* Start DATASET EXTRACT *
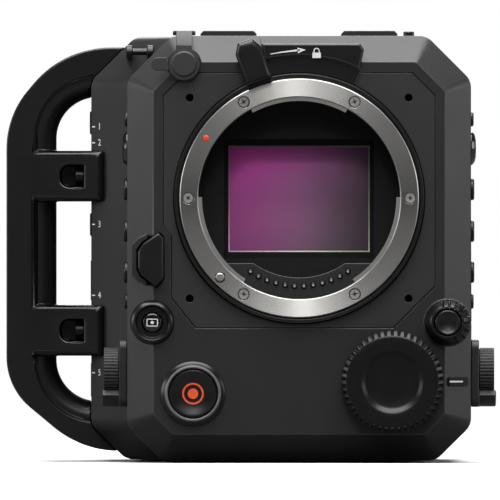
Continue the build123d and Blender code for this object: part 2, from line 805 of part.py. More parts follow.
# Lock ring round the mount, with its radial lever
with BuildPart() as lock_lever:
    ring_front_y = front_y - lock_ring_front
    flange_front_y = plate_back_y + 0.4
    add(turned([(lock_ring_inner, ring_front_y + 0.3), (lock_ring_inner + 0.3, ring_front_y),
                (lock_ring_outer - 0.3, ring_front_y), (lock_ring_outer, ring_front_y + 0.3),
                (lock_ring_outer, flange_front_y), (lock_flange_outer, flange_front_y),
                (lock_flange_outer, flange_front_y + lock_flange_thickness),
                (lock_ring_inner, flange_front_y + lock_flange_thickness)], 0.0, mount_z))
    with BuildSketch(facing_front(front_y - lock_band_height - 0.4)):
        add(ring_sector(lock_ring_inner, lock_ring_outer + 2.8, lever_angle, 12.0, 0.0, mount_z))
    extrude(amount=front_y - lock_band_height - 0.4 - (lever_back_y - 1.6))
    # The lever's outline, across and along its own direction from the lens axis
    with BuildSketch(Plane(origin=(0, lever_back_y, mount_z), x_dir=(math.sin(math.radians(lever_angle)), 0,
                           -math.cos(math.radians(lever_angle))), z_dir=(0, -1, 0))):
        with BuildLine():
            lever_steps = lever_overlap, lever_shoulder, lever_reach
            root, shoulder, tip = [lock_ring_inner + step for step in lever_steps]
            Polyline((-lever_root_half, root), (lever_root_half, root), (lever_head_half, shoulder),
                     (lever_tip_half, tip), (-lever_tip_half, tip), (-lever_head_half, shoulder), close=True)
        make_face()
    extrude(amount=lever_height)
    fillet(lock_lever.faces().sort_by(Axis.Y)[0].edges(), radius=lever_roll)
lock_lever.part.label = "lock_lever"
export_step(lock_lever.part, "parts/lock_lever.step")

# Raised plate that the lever passes over, with a low band beside the ring
with BuildPart() as lock_plate:
    plate_low_angle, plate_high_angle = lock_band_angles
    top_z = casing_top - lock_plate_margin
    with BuildSketch(facing_front(front_y)):
        with BuildLine():
            lower = CenterArc((0, mount_z), lock_band_outer, lock_plate_start_angle,
                              plate_high_angle - lock_plate_start_angle)
            Polyline(lower @ 1, (lock_plate_left, top_z), (lock_plate_right, top_z),
                     (lock_plate_right + lock_plate_nose, top_z - lock_plate_nose_drop),
                     (lock_plate_right - 0.1, top_z - lock_plate_end_drop), lower @ 0)
        make_face()
    extrude(amount=lock_plate_height)
    chamfer(lock_plate.faces().sort_by(Axis.Y)[0].edges(), length=lock_plate_chamfer)
    with BuildSketch(facing_front(front_y)):
        add(ring_sector(lock_hole, lock_band_outer + 0.2, (plate_low_angle + plate_high_angle) / 2,
                        plate_high_angle - plate_low_angle, 0.0, mount_z))
    extrude(amount=lock_band_height)
lock_plate.part.label = "lock_plate"
export_step(lock_plate.part, "parts/lock_plate.step")

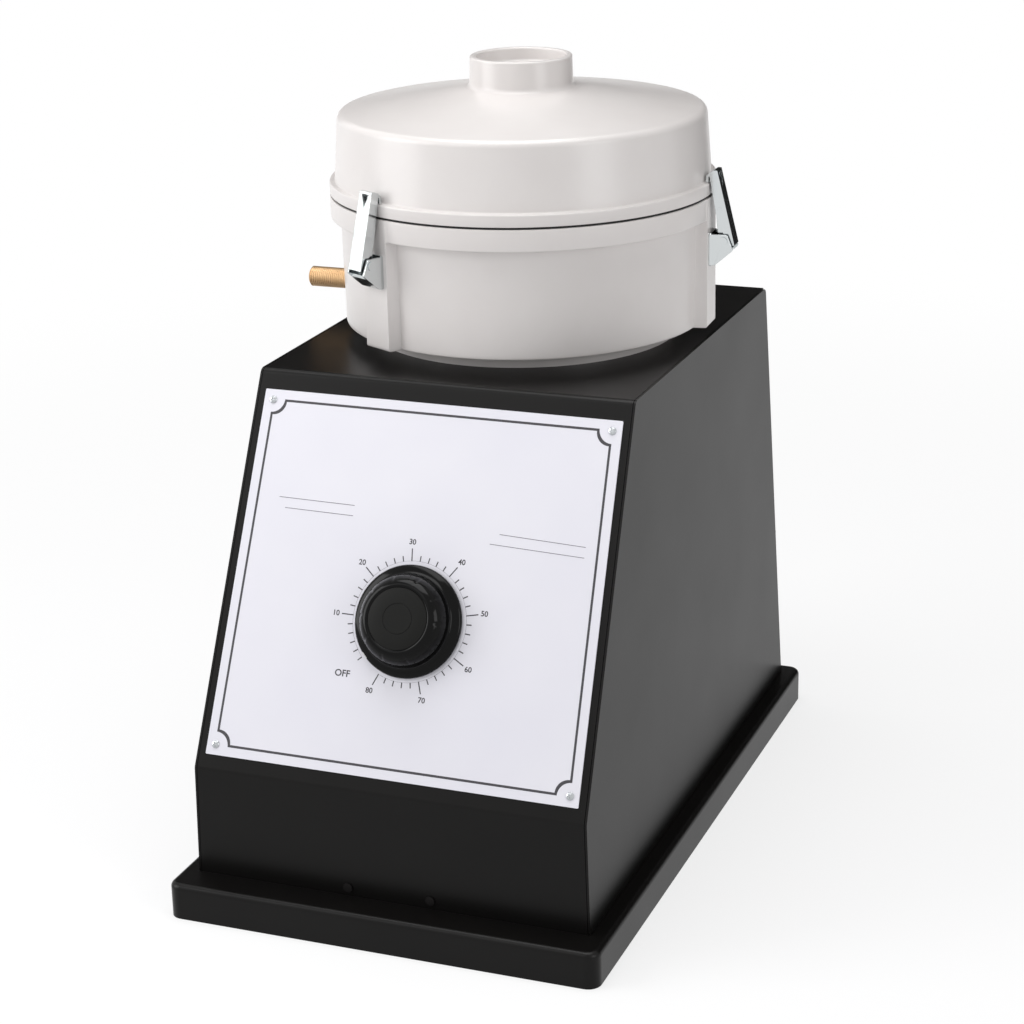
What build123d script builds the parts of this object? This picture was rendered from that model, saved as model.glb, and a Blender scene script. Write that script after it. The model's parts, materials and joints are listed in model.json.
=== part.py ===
"""Bench centrifuge extractor: black housing with a sloped dial panel, a cast
drum with a latched lid on its deck, and a motor-driven rotor bowl inside.

The frame is the spindle axis (Z up) with z = 0 on the bench. The dial panel
faces -Y. All sizes are millimetres.
"""
import os
from math import atan2, cos, hypot, radians, sin, tan

from build123d import *

os.makedirs("parts", exist_ok=True)

# Base tray
base_width = 305.0
base_depth = 496.0
base_height = 25.0
base_wall = 2.5
base_corner_radius = 9.0
base_edge_radius = 4.0
base_plate_thickness = 2.0
base_plate_clearance = 0.3
base_front = -295.0
base_post_radius = 6.0
base_post_inset = 26.0
base_screw_radius = 2.0
base_screw_head_radius = 3.8
bench_hole_radius = 4.5
bench_hole_spacing_x = 220.0
bench_hole_spacing_y = 380.0

# Housing
housing_bottom_width = 280.0
housing_top_width = 266.0
front_margin = 24.0
rear_margin = 15.0
kink_z = 102.0
deck_front = -153.0
deck_z = 346.0
rear_slant = 34.0
sheet = 1.5
seam = 0.4
bend_radius = 5.0
side_edge_radius = 0.6

# Deck plate that carries the drum and the motor
deck_plate_thickness = 8.0
deck_plate_front = -132.0
deck_plate_rear = 132.0
rail_size = 14.0
deck_screw_radius = 2.5
deck_screw_spacing = 90.0
deck_screw_length = 18.0

# Drum, lid and gasket
wall_radius_low = 126.4
wall_radius_high = 127.5
drum_bottom_z = 356.0
drum_floor = 6.0
drum_wall = 6.0
drum_edge_radius = 2.0
drum_foot_radius = 108.0
drum_foot_wall = 10.0
drum_hub_radius = 26.0
flange_radius = 134.4
flange_bottom_z = 430.6
parting_z = 446.5
parting_gap = 1.6
collar_radius = 20.0
collar_top_z = 384.0
lid_flange_top_z = 455.7
lid_wall_radius_low = 130.6
lid_wall_radius_high = 127.5
lid_shoulder_z = 501.7
lid_shoulder_radius = 5.0
lid_wall = 6.0
lid_roof = 5.0
neck_radius = 35.8
neck_base_z = 517.0
neck_top_z = 537.8
neck_bore_radius = 31.0
neck_cup_depth = 9.0
funnel_drop = 5.0
feed_bore_radius = 8.0
neck_draft = 0.6
neck_foot_radius = 2.5
neck_rim_radius = 1.2
flange_edge_radius = 1.2
gasket_inner_radius = 123.0
gasket_edge_setback = 1.4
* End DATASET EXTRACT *
__PROBLEM TO WORK ON__
Extract the full listing and reproduce each line exactly.

__SOLUTION__
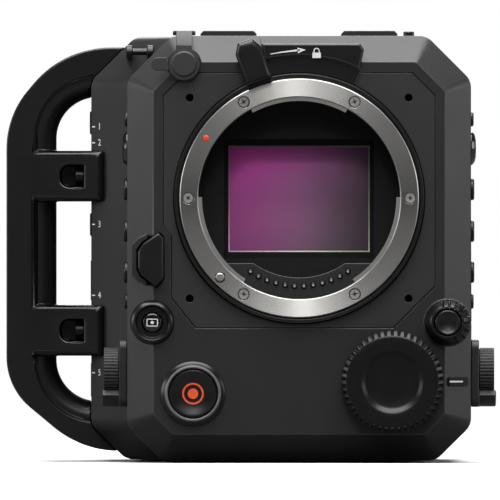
Continue the build123d and Blender code for this object: part 2, from line 805 of part.py. More parts follow.
# Lock ring round the mount, with its radial lever
with BuildPart() as lock_lever:
    ring_front_y = front_y - lock_ring_front
    flange_front_y = plate_back_y + 0.4
    add(turned([(lock_ring_inner, ring_front_y + 0.3), (lock_ring_inner + 0.3, ring_front_y),
                (lock_ring_outer - 0.3, ring_front_y), (lock_ring_outer, ring_front_y + 0.3),
                (lock_ring_outer, flange_front_y), (lock_flange_outer, flange_front_y),
                (lock_flange_outer, flange_front_y + lock_flange_thickness),
                (lock_ring_inner, flange_front_y + lock_flange_thickness)], 0.0, mount_z))
    with BuildSketch(facing_front(front_y - lock_band_height - 0.4)):
        add(ring_sector(lock_ring_inner, lock_ring_outer + 2.8, lever_angle, 12.0, 0.0, mount_z))
    extrude(amount=front_y - lock_band_height - 0.4 - (lever_back_y - 1.6))
    # The lever's outline, across and along its own direction from the lens axis
    with BuildSketch(Plane(origin=(0, lever_back_y, mount_z), x_dir=(math.sin(math.radians(lever_angle)), 0,
                           -math.cos(math.radians(lever_angle))), z_dir=(0, -1, 0))):
        with BuildLine():
            lever_steps = lever_overlap, lever_shoulder, lever_reach
            root, shoulder, tip = [lock_ring_inner + step for step in lever_steps]
            Polyline((-lever_root_half, root), (lever_root_half, root), (lever_head_half, shoulder),
                     (lever_tip_half, tip), (-lever_tip_half, tip), (-lever_head_half, shoulder), close=True)
        make_face()
    extrude(amount=lever_height)
    fillet(lock_lever.faces().sort_by(Axis.Y)[0].edges(), radius=lever_roll)
lock_lever.part.label = "lock_lever"
export_step(lock_lever.part, "parts/lock_lever.step")

# Raised plate that the lever passes over, with a low band beside the ring
with BuildPart() as lock_plate:
    plate_low_angle, plate_high_angle = lock_band_angles
    top_z = casing_top - lock_plate_margin
    with BuildSketch(facing_front(front_y)):
        with BuildLine():
            lower = CenterArc((0, mount_z), lock_band_outer, lock_plate_start_angle,
                              plate_high_angle - lock_plate_start_angle)
            Polyline(lower @ 1, (lock_plate_left, top_z), (lock_plate_right, top_z),
                     (lock_plate_right + lock_plate_nose, top_z - lock_plate_nose_drop),
                     (lock_plate_right - 0.1, top_z - lock_plate_end_drop), lower @ 0)
        make_face()
    extrude(amount=lock_plate_height)
    chamfer(lock_plate.faces().sort_by(Axis.Y)[0].edges(), length=lock_plate_chamfer)
    with BuildSketch(facing_front(front_y)):
        add(ring_sector(lock_hole, lock_band_outer + 0.2, (plate_low_angle + plate_high_angle) / 2,
                        plate_high_angle - plate_low_angle, 0.0, mount_z))
    extrude(amount=lock_band_height)
lock_plate.part.label = "lock_plate"
export_step(lock_plate.part, "parts/lock_plate.step")

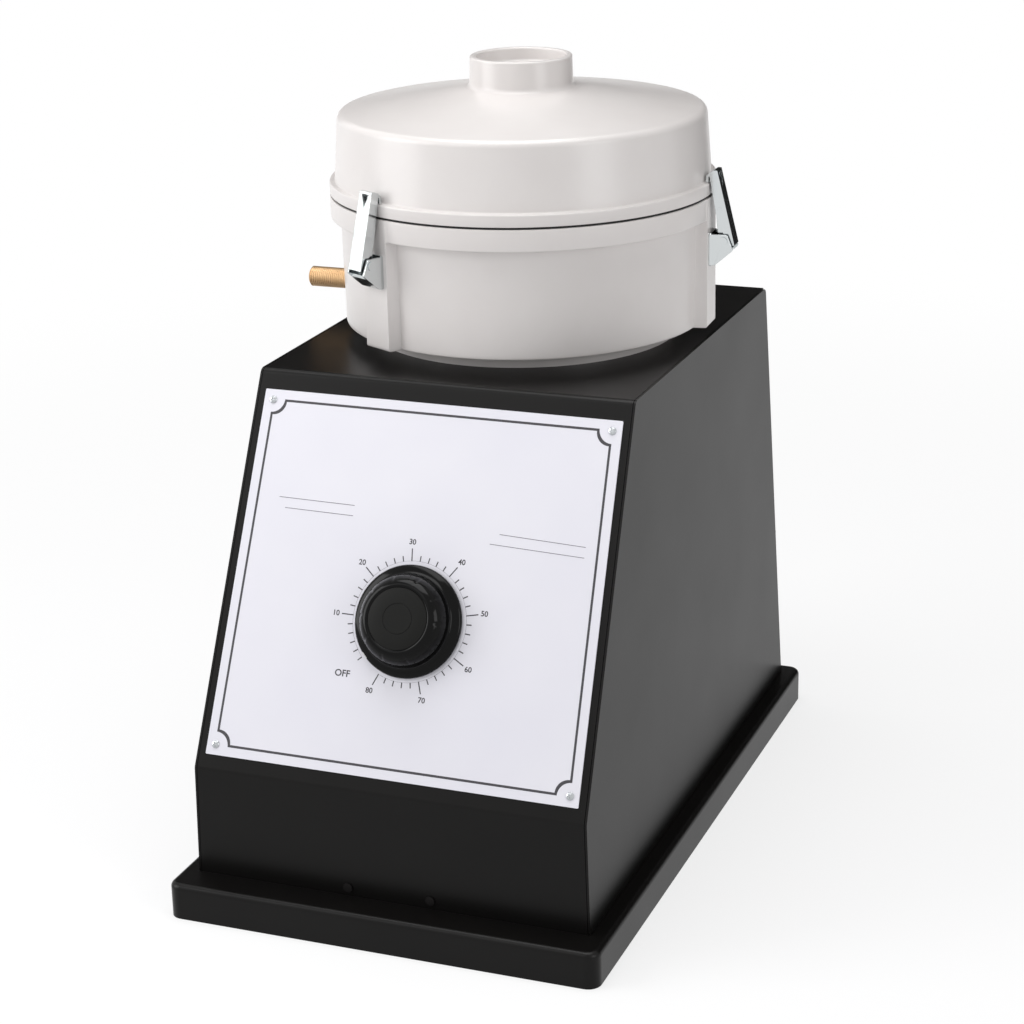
What build123d script builds the parts of this object? This picture was rendered from that model, saved as model.glb, and a Blender scene script. Write that script after it. The model's parts, materials and joints are listed in model.json.
=== part.py ===
"""Bench centrifuge extractor: black housing with a sloped dial panel, a cast
drum with a latched lid on its deck, and a motor-driven rotor bowl inside.

The frame is the spindle axis (Z up) with z = 0 on the bench. The dial panel
faces -Y. All sizes are millimetres.
"""
import os
from math import atan2, cos, hypot, radians, sin, tan

from build123d import *

os.makedirs("parts", exist_ok=True)

# Base tray
base_width = 305.0
base_depth = 496.0
base_height = 25.0
base_wall = 2.5
base_corner_radius = 9.0
base_edge_radius = 4.0
base_plate_thickness = 2.0
base_plate_clearance = 0.3
base_front = -295.0
base_post_radius = 6.0
base_post_inset = 26.0
base_screw_radius = 2.0
base_screw_head_radius = 3.8
bench_hole_radius = 4.5
bench_hole_spacing_x = 220.0
bench_hole_spacing_y = 380.0

# Housing
housing_bottom_width = 280.0
housing_top_width = 266.0
front_margin = 24.0
rear_margin = 15.0
kink_z = 102.0
deck_front = -153.0
deck_z = 346.0
rear_slant = 34.0
sheet = 1.5
seam = 0.4
bend_radius = 5.0
side_edge_radius = 0.6

# Deck plate that carries the drum and the motor
deck_plate_thickness = 8.0
deck_plate_front = -132.0
deck_plate_rear = 132.0
rail_size = 14.0
deck_screw_radius = 2.5
deck_screw_spacing = 90.0
deck_screw_length = 18.0

# Drum, lid and gasket
wall_radius_low = 126.4
wall_radius_high = 127.5
drum_bottom_z = 356.0
drum_floor = 6.0
drum_wall = 6.0
drum_edge_radius = 2.0
drum_foot_radius = 108.0
drum_foot_wall = 10.0
drum_hub_radius = 26.0
flange_radius = 134.4
flange_bottom_z = 430.6
parting_z = 446.5
parting_gap = 1.6
collar_radius = 20.0
collar_top_z = 384.0
lid_flange_top_z = 455.7
lid_wall_radius_low = 130.6
lid_wall_radius_high = 127.5
lid_shoulder_z = 501.7
lid_shoulder_radius = 5.0
lid_wall = 6.0
lid_roof = 5.0
neck_radius = 35.8
neck_base_z = 517.0
neck_top_z = 537.8
neck_bore_radius = 31.0
neck_cup_depth = 9.0
funnel_drop = 5.0
feed_bore_radius = 8.0
neck_draft = 0.6
neck_foot_radius = 2.5
neck_rim_radius = 1.2
flange_edge_radius = 1.2
gasket_inner_radius = 123.0
gasket_edge_setback = 1.4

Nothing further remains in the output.